Traveling To and From School Safety Tips

 
  1. Always wear a bicycle helmet, no matter how short or long the ride.
  2. Teach children to always remain in clear view of the bus driver.
  3. Make sure your child's walk to a school is a safe route with well-trained adult crossing guards at every intersection.
  4. Teach children to sit and not move around on the school bus.
  5. Teach children to respect traffic lights and stop signs.
  6. Teach children to always check to see that no other traffic is coming before crossing the street.
  7. If your children are young or are walking to a new school, walk with them the first week to make sure they know the route and can do it safely.
  8. Bright colored clothing will make your child more visible to drivers.

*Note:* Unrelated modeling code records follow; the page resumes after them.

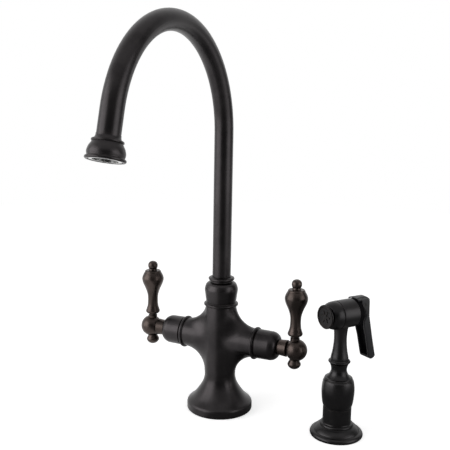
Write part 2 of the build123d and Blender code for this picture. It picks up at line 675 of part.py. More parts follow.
def aerator_washer():
    """Rubber washer between the bell's shoulder and the aerator."""
    return ring(9.4, AERATOR_THREAD_R - 0.1, AERATOR_TOP, AERATOR_SHOULDER)


# ---- sprayer's holder --------------------------------------------------------------------------
def holder():
    """Deck holder: stepped flange with two fine lines and a plain cylinder."""
    gasket = HOLDER_GASKET_R + SLIP
    lip = [(FLANGE_R - 0.8, 0), (FLANGE_R, 1.6), (FLANGE_R - 0.4, 3.2), (FLANGE_R - 1.7, 4.6)]
    dome = [(FLANGE_R - 4.2, 6.1), (FLANGE_R - 6.4, 8.6), (FLANGE_R - 9.3, 10.4)]
    ledge = [(HOLDER_R + 2.6, 10.9), (HOLDER_R + 2.4, 12.4), (HOLDER_R + 1.3, 13.4)]
    return turned([(gasket, 0), (FLANGE_R - 0.8, 0)], lip,
                  [(FLANGE_R - 3.5, 5.2), (FLANGE_R - 3.9, 5.5)], dome,
                  [(HOLDER_R + 3.2, 10.6), (HOLDER_R + 2.6, 10.9)], ledge,
                  [(HOLDER_R + 0.3, 13.6), (HOLDER_R, 14.4)],
                  [(HOLDER_R, HOLDER_TOP)], [(HOLDER_BORE_R, HOLDER_TOP)],
                  [(HOLDER_BORE_R, HOLDER_GASKET_T)], [(gasket, HOLDER_GASKET_T)])


def holder_liner():
    """Plastic guide inside the holder."""
    return ring(HOLDER_BORE_R - LINER_T, HOLDER_BORE_R, LINER_LOW, HOLDER_TOP - 0.1)


# ---- hand sprayer ------------------------------------------------------------------------------
def hose_coupling():
    """Where the hose ends: a threaded nut that swivels in the grip's tail."""
    low, shoulder = LINER_LOW + GAP, TAIL_END - 0.2
    stub = COUPLING_SOCKET_R - SLIP
    thread_end = low + HOSE_THREAD
    return turned([(HOSE_R, low), (9.0, low)], [(9.6, low + 0.6), (9.6, shoulder)],
                  [(stub, shoulder), (stub, SOCKET_TOP - WASHER_T - 0.1)],
                  [(WATER_R, SOCKET_TOP - WASHER_T - 0.1), (WATER_R, thread_end)],
                  [(HOSE_R, thread_end), (HOSE_R, low)])


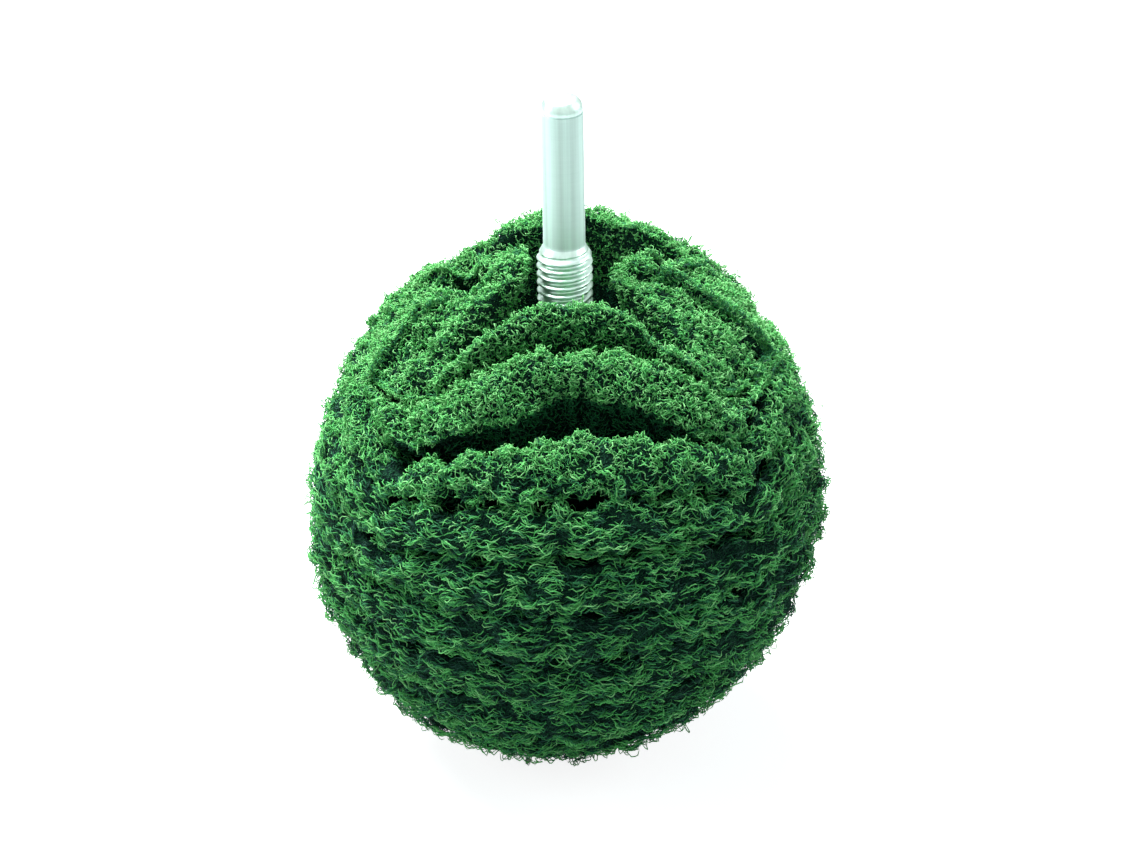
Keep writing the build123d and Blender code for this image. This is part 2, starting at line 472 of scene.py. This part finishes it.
def steel_material(name, colour, roughness, turning):
    """Bright zinc plating with fine turning marks round the axis and darker bands along it: painted
    reflection.
    """
    material = bpy.data.materials.new(name)
    nodes, links, shader = nodes_of(material)
    place = nodes.new("ShaderNodeTexCoord")
    stretch = nodes.new("ShaderNodeMapping")
    stretch.inputs["Scale"].default_value = (200.0, 200.0, 4500.0)
    rings = nodes.new("ShaderNodeTexNoise")
    rings.inputs["Scale"].default_value = 1.0
    rings.inputs["Detail"].default_value = 3.0
    band_stretch = nodes.new("ShaderNodeMapping")
    band_stretch.inputs["Scale"].default_value = (1000.0, 1000.0, 14.0)
    reflection_bands = nodes.new("ShaderNodeTexNoise")
    reflection_bands.inputs["Scale"].default_value = 1.0
    reflection_bands.inputs["Detail"].default_value = 4.0
    tint = nodes.new("ShaderNodeValToRGB")
    tint.color_ramp.elements[0].position = 0.35
    tint.color_ramp.elements[0].color = (*[REFLECTION_BAND_SHADE * part for part in colour], 1)
    tint.color_ramp.elements[1].position = 0.6
    tint.color_ramp.elements[1].color = (*colour, 1)
    gloss = nodes.new("ShaderNodeMapRange")
    gloss.inputs["To Min"].default_value = roughness - SMOOTHER
    gloss.inputs["To Max"].default_value = roughness + ROUGHER
    bump = nodes.new("ShaderNodeBump")
    bump.inputs["Strength"].default_value = turning
    bump.inputs["Distance"].default_value = 0.00004
    links.new(place.outputs["Object"], stretch.inputs["Vector"])
    links.new(stretch.outputs["Vector"], rings.inputs["Vector"])
    links.new(place.outputs["Object"], band_stretch.inputs["Vector"])
    links.new(band_stretch.outputs["Vector"], reflection_bands.inputs["Vector"])
    # Painted reflection: bands along the axis darken the plating's colour
    links.new(reflection_bands.outputs["Fac"], tint.inputs["Fac"])
    links.new(tint.outputs["Color"], shader.inputs["Base Color"])
    links.new(rings.outputs["Fac"], gloss.inputs["Value"])
    links.new(gloss.outputs["Result"], shader.inputs["Roughness"])
    links.new(rings.outputs["Fac"], bump.inputs["Height"])
    links.new(bump.outputs["Normal"], shader.inputs["Normal"])
    shader.inputs["Metallic"].default_value = 1.0
    return material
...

  9. All passengers should wear a seat belt and/or an age- and size-appropriate car safety seat or booster seat.
  10. Your child should ride in a car safety seat with a harness as long as possible and then ride in a belt-positioning booster seat. Your child is ready for a booster seat when she has reached the top weight or height allowed for her seat, her shoulders are above the top harness slots, or her ears have reached the top of the seat.
  11. Wait for the bus to stop before approaching it from the curb.
  12. All children under 13 years of age should ride in the rear seat of vehicles. If you must drive more children than can fit in the rear seat (when carpooling, for example), move the front-seat passenger’s seat as far back as possible and have the child ride in a booster seat if the seat belts do not fit properly without it.
  13. Children should always board and exit the bus at locations that provide safe access to the bus or to the school building.
  14. Your child should ride in a belt-positioning booster seat until the vehicle's seat belt fits properly (usually when the child reaches about 4' 9" in height and is between 8 to 12 years of age). This means that the child is tall enough to sit against the vehicle seat back with her legs bent at the knees and feet hanging down and the shoulder belt lies across the middle of the chest and shoulder, not the neck or throat; the lap belt is low and snug across the thighs, and not the stomach.
  15. Remember that many crashes occur while novice teen drivers are going to and from school. You should require seat belt use, limit the number of teen passengers, do not allow eating, drinking, cell phone conversations or texting to prevent driver distraction; and limit nighttime driving and driving in inclement weather. Familiarize yourself with your state’s graduated driver license law and consider the use of a parent-teen driver agreement to facilitate the early driving learning process. . For a sample parent-teen driver agreement, see the last two pages of the AAP Policy Statement, "The Teen Driver."
  16. If your child’s school bus has lap/shoulder seat belts, make sure your child uses one at all times when in the bus. If your child’s school bus does not have lap/shoulder belts, encourage the school to buy or lease buses with lap/shoulder belts.
  17. Remember that rolling backpacks still must be carried up stairs, and they may be difficult to roll in snow.
  18. Ride on the right, in the same direction as auto traffic.
  19. Use appropriate hand signals.
  20. Know the "rules of the road." www.aap.org/family/bicycle.htm
  21. Be realistic about your child's pedestrian skills. Because small children are impulsive and less cautious around traffic, carefully consider whether or not your child is ready to walk to school without adult supervision.
  22. In neighborhoods with higher levels of traffic, consider starting a “walking school bus,” in which an adult accompanies a group of neighborhood children walking to school.